Abstract

Abstract:

This essay investigates Elizabeth Bear’s use of H. P. Lovecraft’s mythos in her Hugo award-winning 2008 novella, “Shoggoths in Bloom.” This article shows that Bear’s tale, far from being a simple homage to Lovecraft, adopts his fearsome monster, the Shoggoth, in order to critique his racism on scientific grounds. The first part of the article argues that “Shoggoths in Bloom” stages a mutually transformative, ecological encounter between its protagonist and the titular creature: an intimacy that countermands the prejudicial fears and racial hatred embodied by the Shoggoth in Lovecraft’s weird horror-tinged masterwork of science fiction, At the Mountains of Madness (1936).

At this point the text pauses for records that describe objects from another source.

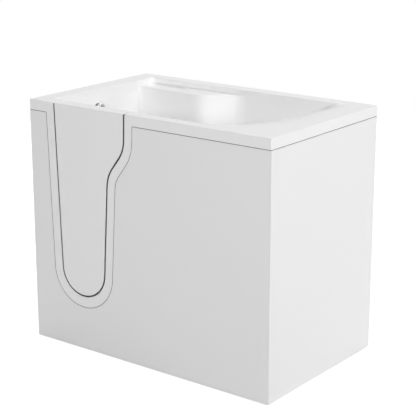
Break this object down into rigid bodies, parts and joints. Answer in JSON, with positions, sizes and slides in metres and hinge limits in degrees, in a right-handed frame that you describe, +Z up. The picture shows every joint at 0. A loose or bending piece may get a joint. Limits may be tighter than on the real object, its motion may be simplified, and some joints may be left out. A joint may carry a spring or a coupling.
{
  "type": "sit-in bathtub",
  "caption": "Sit-in bathtub with deck, seat, footwell, boot-shaped door in the front, two panels, steel frame, waste and overflow.",
  "frame": {"origin": "middle of the footprint, on the floor under the foot pads", "axes": "+X along the length away from the door, +Y to the back, +Z up; the front with the door is at -Y"},
  "size_m": [1.05, 0.65, 0.905],
  "materials": {
    "acrylic": "gloss white acrylic",
    "panel": "satin white acrylic",
    "rubber": "matt grey",
    "foam": "hard foam",
    "zinc": "zinc plated",
    "chrome": "polished",
    "pipe_plastic": "moulded",
    "black_plastic": "moulded",
    "board": "raw chipboard"
  },
  "bodies": {
    "tub": {"tub_shell": "acrylic", "hinge_leaf_frame": "zinc", "hinge_pin": "chrome", "bolt_keepers": "zinc", "front_panel": "panel", "side_panel": "panel", "panel_brackets": "zinc", "base_frame": "zinc", "top_frame": "zinc", "seat_supports": "zinc", "floor_bearers": "zinc", "floor_board": "board", "seat_board": "board", "foot_studs": "zinc", "foot_nuts": "zinc", "foot_pads": "black_plastic", "waste_flange": "chrome", "waste_body": "pipe_plastic", "waste_trap": "pipe_plastic", "drain_pipe": "pipe_plastic", "trap_nuts": "pipe_plastic", "overflow_rosette": "chrome", "overflow_body": "pipe_plastic", "overflow_pipe": "pipe_plastic", "pull_cable": "black_plastic", "wall_brackets": "zinc"},
    "door": {"door_outer": "acrylic", "door_inner": "acrylic", "door_core": "foam", "door_seal": "rubber", "hinge_leaf_door": "zinc", "latch_rosette": "chrome", "bolt_guides": "pipe_plastic"},
    "door_handle": {"latch_handle": "chrome"},
    "bolt_upper": {"upper_bolt": "zinc"},
    "bolt_lower": {"lower_bolt": "zinc"},
    "overflow_knob": {"overflow_knob": "chrome"},
    "waste_plug": {"waste_plug": "chrome"}
  },
  "joints": [
    {"name": "door_swing", "type": "hinge", "parent": "tub", "child": "door", "pos_m": [-0.40816, -0.321, 0.905], "axis": [0.0352, 0, -0.9994], "range_deg": [0, 100]},
    {"name": "handle_turn", "type": "hinge", "parent": "door", "child": "door_handle", "pos_m": [-0.2192, -0.271, 0.8], "axis": [0, 1, 0], "range_deg": [0, 90]},
    {"name": "upper_bolt_slide", "type": "slide", "parent": "door", "child": "bolt_upper", "axis": [1, 0, 0], "range_m": [0, 0.018]},
    {"name": "lower_bolt_slide", "type": "slide", "parent": "door", "child": "bolt_lower", "axis": [1, 0, 0], "range_m": [0, 0.018]},
    {"name": "knob_turn", "type": "hinge", "parent": "tub", "child": "overflow_knob", "pos_m": [-0.441, -0.057, 0.834], "axis": [1, 0, 0], "range_deg": [0, 60]},
    {"name": "plug_lift", "type": "slide", "parent": "tub", "child": "waste_plug", "axis": [0, 0, 1], "range_m": [0, 0.008]}
  ],
  "couplings": [
    {"joint": "upper_bolt_slide", "follows": "handle_turn", "m_per_rad": 0.011459},
    {"joint": "lower_bolt_slide", "follows": "handle_turn", "m_per_rad": 0.011459},
    {"joint": "plug_lift", "follows": "knob_turn", "m_per_rad": 0.007639}
  ]
}
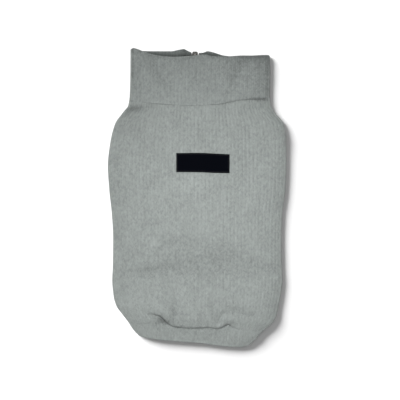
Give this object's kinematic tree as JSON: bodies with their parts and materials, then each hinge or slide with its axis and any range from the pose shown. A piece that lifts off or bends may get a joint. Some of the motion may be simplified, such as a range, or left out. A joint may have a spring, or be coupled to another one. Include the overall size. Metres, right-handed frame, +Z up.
{
  "type": "dog sweater",
  "caption": "Ribbed knit dog sweater with a stand-up collar, elasticated hem, bare label and belly zip, laid flat with its back up.",
  "frame": {"origin": "on the surface it rests on, under the middle of the laid garment's outline", "axes": "+Y towards the collar, +X towards the garment's right as it lies back up, +Z up from the surface"},
  "size_m": [0.1958, 0.3283, 0.0098],
  "materials": {
    "knit": "heathered grey rib knit, matt",
    "collar_knit": "heathered grey rib knit, matt, a little darker",
    "label": "bare black woven label, slight sheen",
    "zip_tape": "dark woven tape, matt",
    "zip_metal": "antique nickel on zinc, satin"
  },
  "bodies": {
    "garment": {"back_panel": "knit", "belly_panel_left": "knit", "belly_panel_right": "knit", "collar": "collar_knit", "hem_band": "knit", "label": "label", "zip_tape_left": "zip_tape", "zip_tape_right": "zip_tape", "zip_slider": "zip_metal", "zip_box": "zip_metal"},
    "pull_tab": {"zip_pull": "zip_metal"}
  },
  "joints": [
    {"name": "pull_tab_hinge", "type": "hinge", "parent": "garment", "child": "pull_tab", "pos_m": [-0.0019, 0.1554, 0.00135], "axis": [1, 0, 0], "range_deg": [0, 170]}
  ]
}
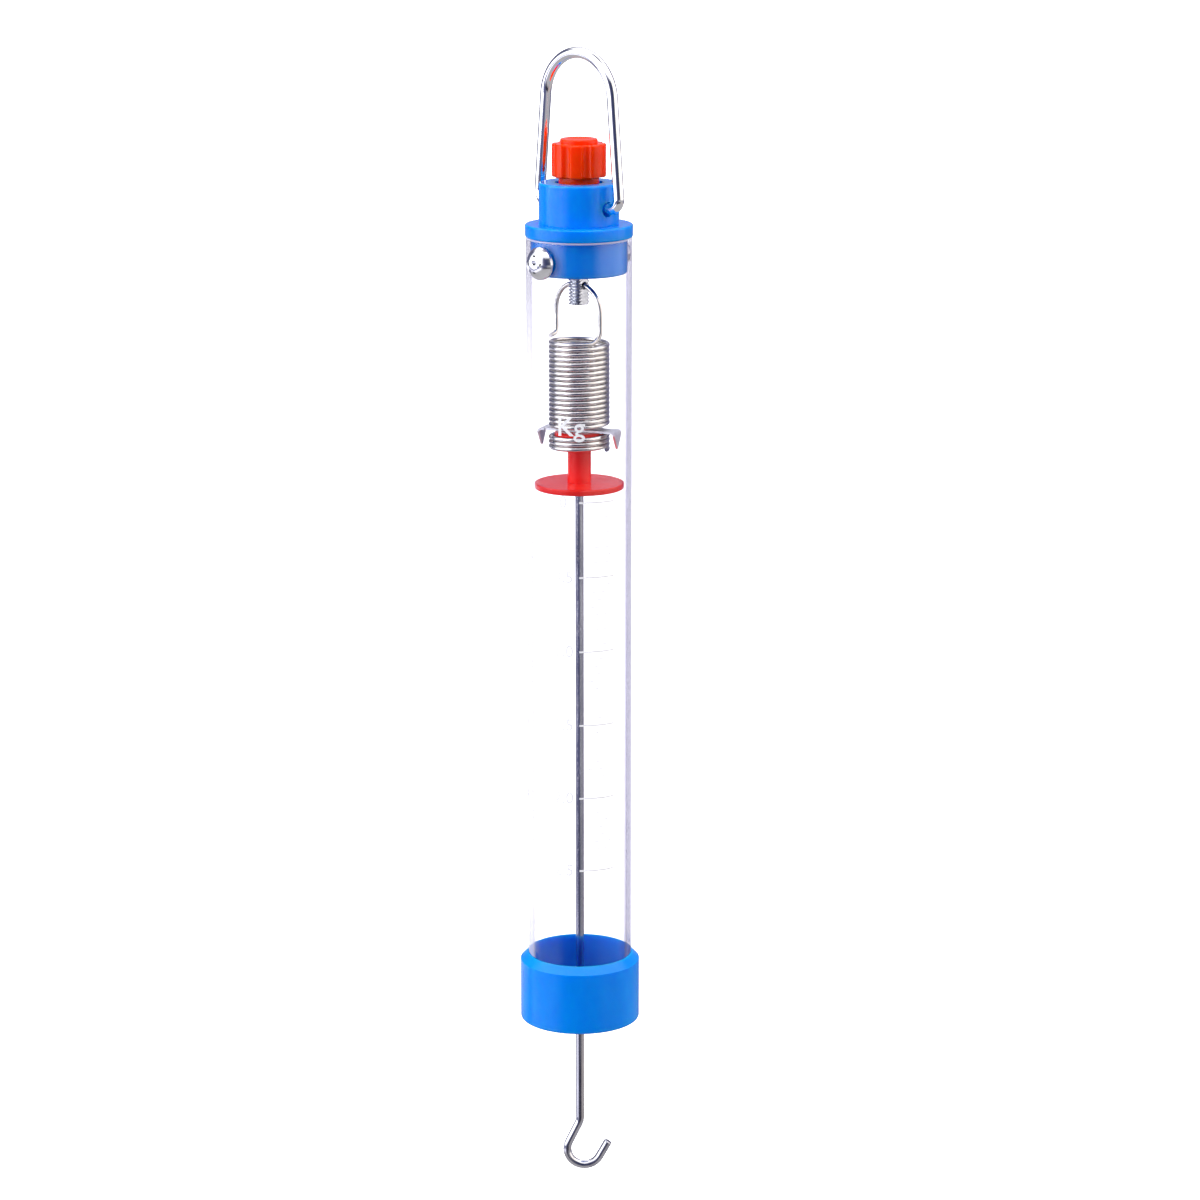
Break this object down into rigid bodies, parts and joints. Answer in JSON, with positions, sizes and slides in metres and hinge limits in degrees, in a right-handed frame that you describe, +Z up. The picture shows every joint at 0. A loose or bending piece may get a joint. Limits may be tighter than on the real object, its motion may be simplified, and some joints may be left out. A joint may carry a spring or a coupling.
{
  "type": "hanging spring scale",
  "caption": "Clear tubular hanging spring scale with a wire loop, a zero knob, a red indicator disc on an extension spring and a wire load hook.",
  "frame": {"origin": "underside of the suspension loop's crown, where a peg or hook carries the scale", "axes": "+Z up along the tube; X along the axis of the loop's two pivot pins; the cap screw beside the printed scale faces -Y"},
  "size_m": [0.0288, 0.03, 0.2754],
  "materials": {
    "chrome_wire": "polished",
    "chrome_screw": "polished",
    "rod_steel": "bright drawn wire",
    "spring_steel": "bright drawn wire",
    "plate_steel": "satin",
    "plated_steel": "zinc plated",
    "blue_plastic": "moulded, semi-gloss",
    "red_knob": "moulded, gloss",
    "red_indicator": "moulded, gloss",
    "clear_plastic": "clear, polished"
  },
  "bodies": {
    "loop": {"suspension_loop": "chrome_wire"},
    "housing": {"top_cap": "blue_plastic", "tube": "clear_plastic", "bottom_cap": "blue_plastic", "cap_screws": "chrome_screw"},
    "knob": {"zero_knob": "red_knob", "knob_nut": "plated_steel"},
    "carrier": {"adjusting_stud": "plated_steel", "spring": "spring_steel"},
    "plunger": {"indicator": "red_indicator", "anchor_plate": "plate_steel", "rod_nut": "plated_steel", "pull_rod": "rod_steel"}
  },
  "joints": [
    {"name": "loop_swing", "type": "hinge", "parent": "loop", "child": "housing", "pos_m": [0, 0, -0.034], "axis": [1, 0, 0], "range_deg": [-110, 110]},
    {"name": "stud_lift", "type": "slide", "parent": "housing", "child": "carrier", "axis": [0, 0, 1], "range_m": [-0.0016, 0.0016]},
    {"name": "knob_turn", "type": "hinge", "parent": "housing", "child": "knob", "pos_m": [0, 0, -0.024], "axis": [0, 0, 1], "range_deg": [-720, 720]},
    {"name": "indicator_pull", "type": "slide", "parent": "carrier", "child": "plunger", "axis": [0, 0, -1], "range_m": [0, 0.127], "stiffness_N_per_m": 273, "springref_m": -0.003, "deforming": ["spring"]}
  ],
  "couplings": [
    {"joint": "knob_turn", "follows": "stud_lift", "rad_per_m": -7854}
  ]
}
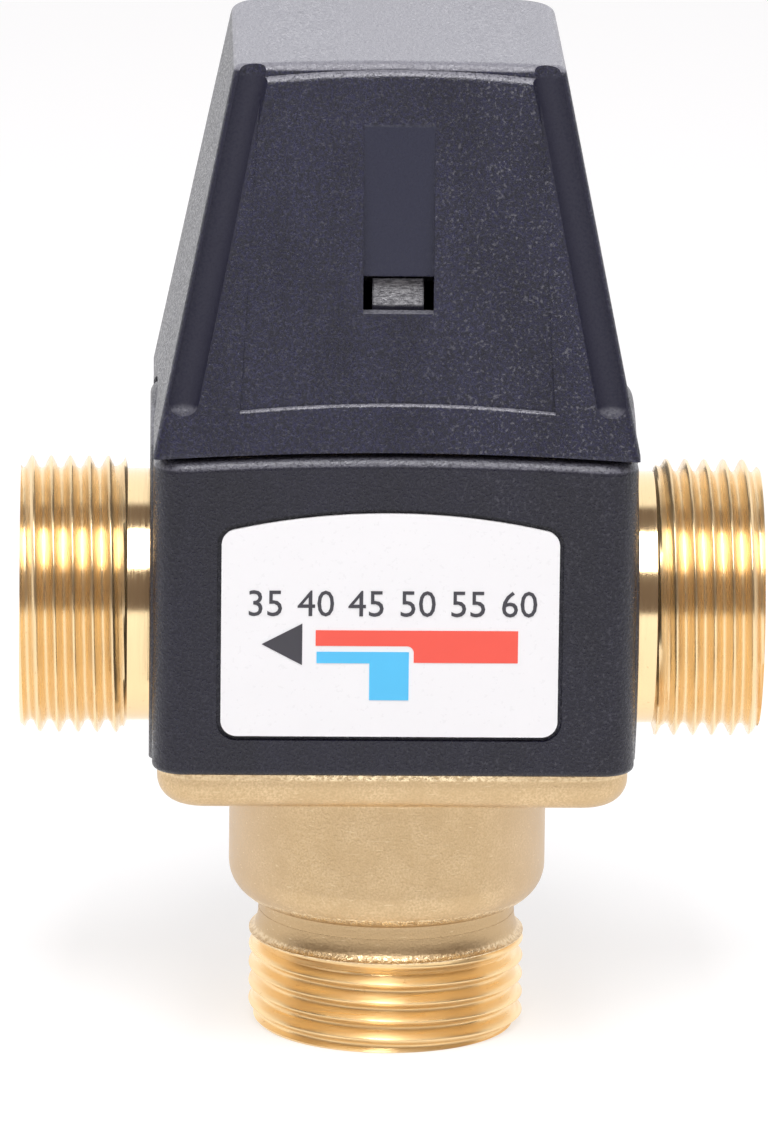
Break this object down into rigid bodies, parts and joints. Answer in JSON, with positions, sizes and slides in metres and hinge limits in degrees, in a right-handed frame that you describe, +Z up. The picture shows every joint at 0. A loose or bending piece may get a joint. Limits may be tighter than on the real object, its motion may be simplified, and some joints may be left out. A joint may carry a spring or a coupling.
{
  "type": "thermostatic mixing valve",
  "caption": "Three-port brass thermostatic mixing valve with male pipe threads, black plastic cover and lift-off tamper cap over its setting knob.",
  "frame": {"origin": "middle of the cold port end face, which is also the middle of the bottom of the bounding box", "axes": "+X out of the hot port, -X out of the mixed water port, -Y the front with the flow label, +Z up along the spindle; the cold port points down"},
  "size_m": [0.0706, 0.0454, 0.0972],
  "materials": {
    "forged_brass": "sand-blasted forging, threads and necks machined bright",
    "turned_brass": "turned bright",
    "black_plastic": "fine spark-eroded grain",
    "black_plastic_cap": "fine spark-eroded grain, satin",
    "knob_plastic": "moulded, satin",
    "label_white": "white label plate with printed flow symbol",
    "black_rubber": "moulded, smooth",
    "spring_steel": "drawn wire",
    "screw_steel": "turned",
    "copper_capsule": "drawn, dull"
  },
  "bodies": {
    "valve": {"valve_body": "forged_brass", "lower_cover": "black_plastic", "flow_label": "label_white", "bonnet": "turned_brass", "bonnet_o_ring": "black_rubber", "return_spring": "spring_steel"},
    "cap": {"cap": "black_plastic_cap"},
    "knob": {"adjusting_knob": "knob_plastic", "spindle": "turned_brass", "knob_screw": "screw_steel", "spindle_circlip": "spring_steel", "spindle_o_ring_lower": "black_rubber", "spindle_o_ring_upper": "black_rubber"},
    "carriage": {"carriage": "turned_brass", "carriage_circlip": "spring_steel", "overload_spring": "spring_steel"},
    "overload": {"overload_cup": "turned_brass", "element_piston": "screw_steel"},
    "shuttle": {"shuttle": "turned_brass", "wax_capsule": "copper_capsule", "hot_seal_ring": "black_rubber"}
  },
  "joints": [
    {"name": "cap_lift", "type": "slide", "parent": "valve", "child": "cap", "axis": [0, 0, 1], "range_m": [0, 0.045]},
    {"name": "knob_turn", "type": "hinge", "parent": "valve", "child": "knob", "pos_m": [0, 0, 0.08], "axis": [0, 0, 1], "range_deg": [-150, 150]},
    {"name": "carriage_travel", "type": "slide", "parent": "valve", "child": "carriage", "axis": [0, 0, 1], "range_m": [-0.00075, 0.00075], "deforming": ["return_spring"]},
    {"name": "overload_travel", "type": "slide", "parent": "carriage", "child": "overload", "axis": [0, 0, 1], "range_m": [0, 0.0012], "stiffness_N_per_m": 800, "springref_m": -0.0005, "deforming": ["overload_spring"]},
    {"name": "shuttle_stroke", "type": "slide", "parent": "carriage", "child": "shuttle", "axis": [0, 0, 1], "range_m": [-0.0008, 0.0008], "stiffness_N_per_m": 1000, "deforming": ["return_spring"]}
  ],
  "couplings": [
    {"joint": "knob_turn", "follows": "carriage_travel", "rad_per_m": 3490.7}
  ]
}
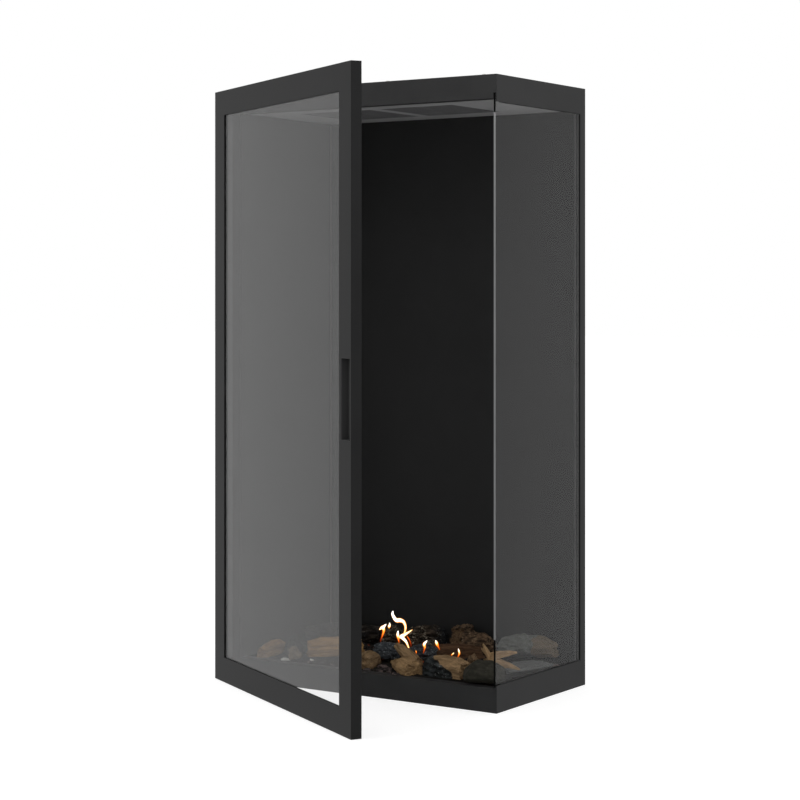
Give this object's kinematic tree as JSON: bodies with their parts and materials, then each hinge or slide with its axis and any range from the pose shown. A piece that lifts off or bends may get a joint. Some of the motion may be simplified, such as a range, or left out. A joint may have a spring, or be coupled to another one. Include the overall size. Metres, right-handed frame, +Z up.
{
  "type": "corner fireplace",
  "caption": "Two-sided built-in corner gas fireplace with a hinged glass front door, fixed side glass, ceramic log fire and concentric flue collars.",
  "frame": {"origin": "centre of the casing's flat underside", "axes": "+X to the right along the front, +Y from the front into the fire, +Z up"},
  "size_m": [0.6608, 0.6842, 1.228],
  "materials": {
    "casing_black": "matt black powder coat",
    "casing_steel": "zinc coated sheet, dull",
    "screw_steel": "zinc plated",
    "hinge_steel": "matt black",
    "washer_brass": "satin",
    "insulation_board": "pressed fibre, matt",
    "lining_black": "heat resistant matt black",
    "ceiling_steel": "heat resistant matt black",
    "grille_steel": "heat resistant matt black",
    "hood_steel": "bare sheet",
    "flue_steel": "brushed stainless",
    "clear_glass": "clear, polished",
    "door_clear_glass": "clear, polished",
    "glazing_seal": "woven glass tape, black",
    "retainer_steel": "matt black",
    "deck_steel": "heat resistant matt black",
    "burner_ceramic": "porous ceramic",
    "pipe_steel": "bright tube",
    "fitting_brass": "machined",
    "gland_rubber": "matt",
    "pilot_steel": "heat tinted",
    "electrode_ceramic": "glazed rod with steel tip",
    "magnet": "nickel plated",
    "embers": "granules, glowing in places",
    "bark": "flaked, matt",
    "log_tan": "split wood look, matt",
    "log_char": "charred, cracked",
    "log_bark": "rough bark look, matt",
    "log_olive": "rough bark look, matt",
    "log_brown": "split wood look, matt",
    "door_black": "matt black powder coat",
    "pull_black": "matt black"
  },
  "bodies": {
    "casing": {"front_sill": "casing_black", "front_header": "casing_black", "side_sill": "casing_black", "side_header": "casing_black", "hinge_post": "casing_black", "rear_post": "casing_black", "base_pan": "casing_steel", "left_casing": "casing_steel", "rear_casing": "casing_steel", "roof_casing": "casing_steel", "wall_brackets": "casing_steel", "roof_screws": "screw_steel", "hinge_brackets": "hinge_steel", "hinge_washers": "washer_brass", "left_insulation": "insulation_board", "left_lining": "lining_black", "back_lining": "lining_black", "ceiling_plate": "ceiling_steel", "ceiling_grilles": "grille_steel", "flue_hood": "hood_steel", "flue_collar_inner": "flue_steel", "flue_collar_outer": "flue_steel", "side_glass": "clear_glass", "side_glass_seal": "glazing_seal", "side_glass_retainers": "retainer_steel", "burner_deck": "deck_steel", "burner_tray": "deck_steel", "burner_plate": "burner_ceramic", "gas_manifold": "pipe_steel", "gas_inlet_fitting": "fitting_brass", "lead_gland": "gland_rubber", "pilot_burner": "pilot_steel", "spark_electrode": "electrode_ceramic", "flame_sensor": "electrode_ceramic", "catch_magnets": "magnet", "ember_bed": "embers", "bark_chips": "bark", "log_front_left": "log_tan", "log_split_tan": "log_tan", "log_forked": "log_tan", "logs_left_end": "log_tan", "logs_charcoal": "log_char", "log_side_charcoal": "log_char", "log_bark_front": "log_bark", "log_back_left": "log_bark", "logs_back_bark": "log_bark", "log_back_right": "log_bark", "log_olive_corner": "log_olive", "logs_cross_red": "log_brown", "logs_back_brown": "log_brown"},
    "door": {"door_top_rail": "door_black", "door_bottom_rail": "door_black", "door_hinge_stile": "door_black", "door_lock_stile": "door_black", "door_pull": "pull_black", "door_glass": "door_clear_glass", "door_glass_seal": "glazing_seal", "door_seal": "glazing_seal", "door_glass_retainers": "retainer_steel", "door_knuckles": "hinge_steel"}
  },
  "joints": [
    {"name": "door_hinge", "type": "hinge", "parent": "casing", "child": "door", "pos_m": [-0.325, -0.1725, 0.6], "axis": [0, 0, -1], "range_deg": [-29.5, 60.5]}
  ]
}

The second part of the article examines a network of images in “Shoggoths in Bloom” that liken the titular monster to an artificial intelligence. In addition to stressing that artificial intelligence constitutes sentient life worthy of respect, the author argues that this surprising move reveals how Bear navigates the racial politics implicit in the act of writing in Lovecraft’s mythos. By having her African-American protagonist reprogram the Shoggoth, Bear suggests that Lovecraft’s mythos is not just source material to be revisited, but source code to be hacked into, re-written, and reconfigured in order to address its history of racism.